Exploring Future Energy Scenarios with the Freight/Fuel Transportation Optimization Tool
As of this writing, there are no refineries turning bio-based materials into fuel in Cambridge, Massachusetts, where the U.S. DOT Volpe Center is headquartered.
But if there were, how would raw materials get to the refinery, or the fuel to its final destination: by road, rail, water, pipeline, or a combination of all four? What emissions would be associated with moving that raw material and fuel?
These are just a few of the questions that the Freight and fuel Transportation Optimization Tool (FTOT) can help answer.
FTOT: Providing the Best-Case Scenario
FTOT draws on a range of data to help government agencies analyze freight and fuel transport options and hone in on multimodal transportation flow patterns and emissions associated with future freight and energy scenarios.
Volpe developed FTOT on behalf of the Federal Aviation Administration (FAA), the Department of Energy (DOE), and the U.S. Navy’s Office of Naval Research.

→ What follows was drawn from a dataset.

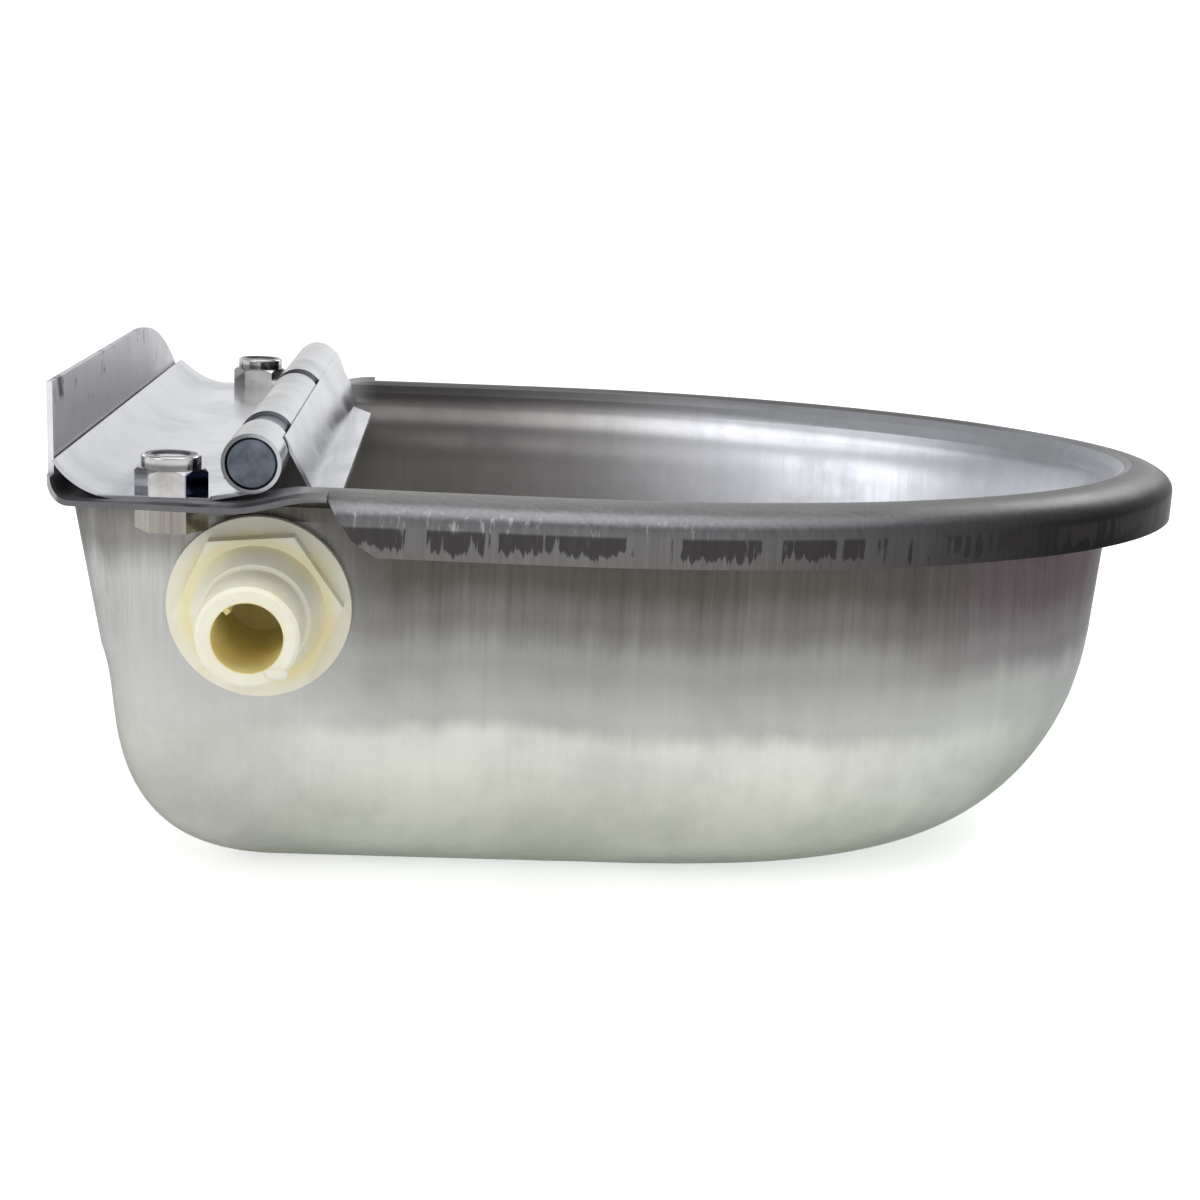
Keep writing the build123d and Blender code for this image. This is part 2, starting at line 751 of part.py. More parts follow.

“The way we like to think of FTOT is as providing your best-case scenario,” said Kristin Lewis, a Volpe environmental biologist who led the development of FTOT, during a recent Transportation Trajectories talk. “If you had the perfect system in place for your future scenario, what would this look like? Giving a best-case scenario helps people understand whether or not an approach is viable.”
Watch video highlights of Dr. Kristin Lewis' talk at Volpe.
How FTOT Works
FTOT has two core components: a GIS-mapping module and an optimization module. Its foundation is a multimodal network that Volpe developed from datasets covering road, rail, waterway, pipeline, and intermodal facilities, such as transfer stations where containers are moved from ship to rail.

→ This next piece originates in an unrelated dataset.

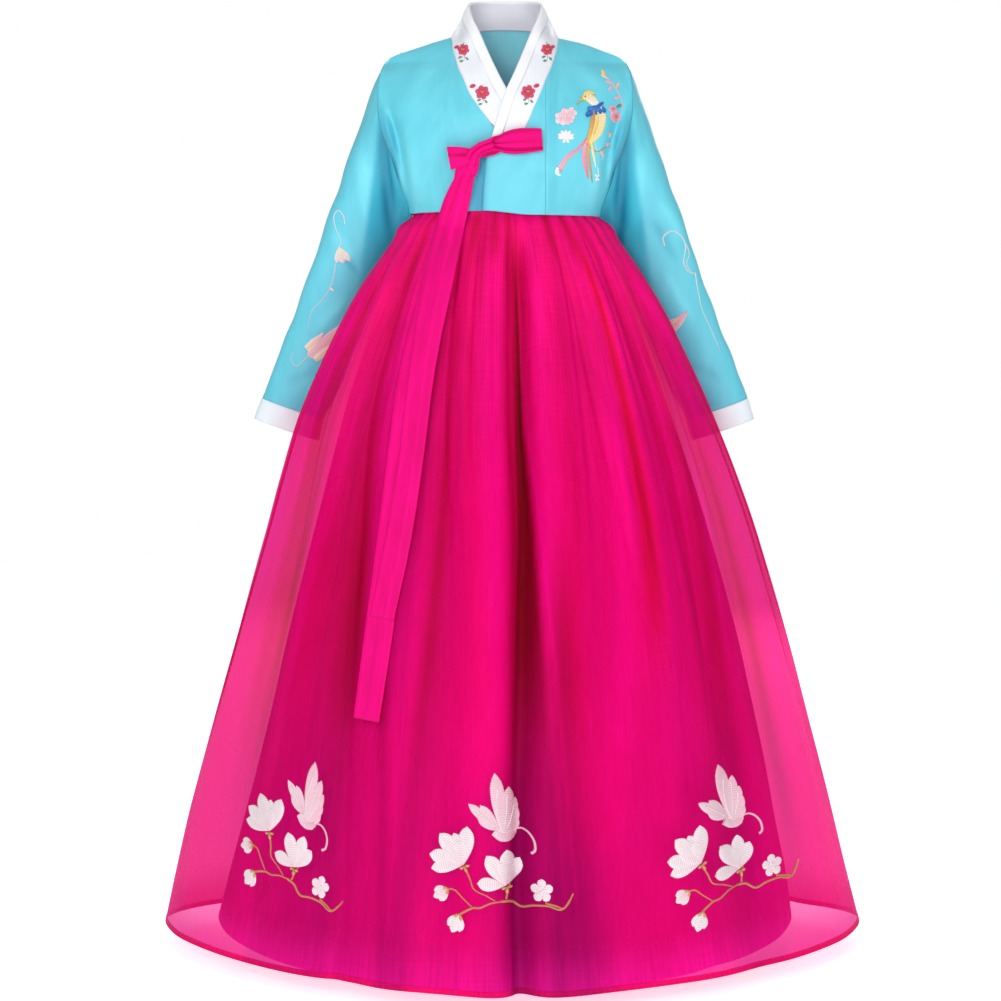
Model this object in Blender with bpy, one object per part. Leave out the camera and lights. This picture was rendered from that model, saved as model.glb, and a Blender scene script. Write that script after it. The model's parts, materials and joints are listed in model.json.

With the GIS component, Volpe logistics experts can look at how commodities and materials flow over the transportation enterprise—using either actual or hypothetical infrastructure, like anticipated network links or potential refineries.
A network template then knits together parameters on costs and other factors into the nation’s multimodal network, and then generates route options among origins and destinations.

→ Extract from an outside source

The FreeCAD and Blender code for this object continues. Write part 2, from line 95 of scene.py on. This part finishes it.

“Then the optimizer says, ‘OK, where is all this stuff going to go? How much is going to go where? What makes sense? What are the transportation needs and emissions?’” Lewis said. “We generate an optimal solution that is transferred back to GIS, and that’s where we get our reports and our mapping.”
Optimizing Transportation Flows for FAA and DOE
Volpe experts use FTOT to help FAA understand how much alternative jet fuel can be produced in the near term. Analyses focus on the availability of commodities like residues from timber harvesting, tallow from slaughterhouses, and municipal solid waste.
With FTOT, Volpe experts can use projected availability of those materials out to 2030 and anticipated demand to analyze how they would flow optimally over the transportation network.
For DOE’s Energy Policy and Systems Analysis group, Volpe experts examine crude oil and coal scenarios. Working with Oak Ridge National Lab data, these analyses drill down to county-to-county flows of crude oil and coal. Volpe experts use FTOT to map these data and identify the best paths for these materials—optimizing routes according to transportation costs, routing preferences, and other factors related to processing capacity and cost.
“One way this has been really valuable has been in lifecycle analysis, looking particularly at emissions, greenhouse gases, and other things,” Lewis said. “A lot of times, we want to know what the contribution of something like transportation is to that.”
Future FTOT Enhancements
Lewis and her team are working to enhance FTOT’s suite of capabilities in several areas. They have added capacity constraints—such as the maximum number of vehicles that could travel on a particular road over current levels, after which additional flows would need to be re-routed—and they are working toward a publicly available version of the tool. The team also anticipates delving into more detailed regional analyses with sponsors and partners.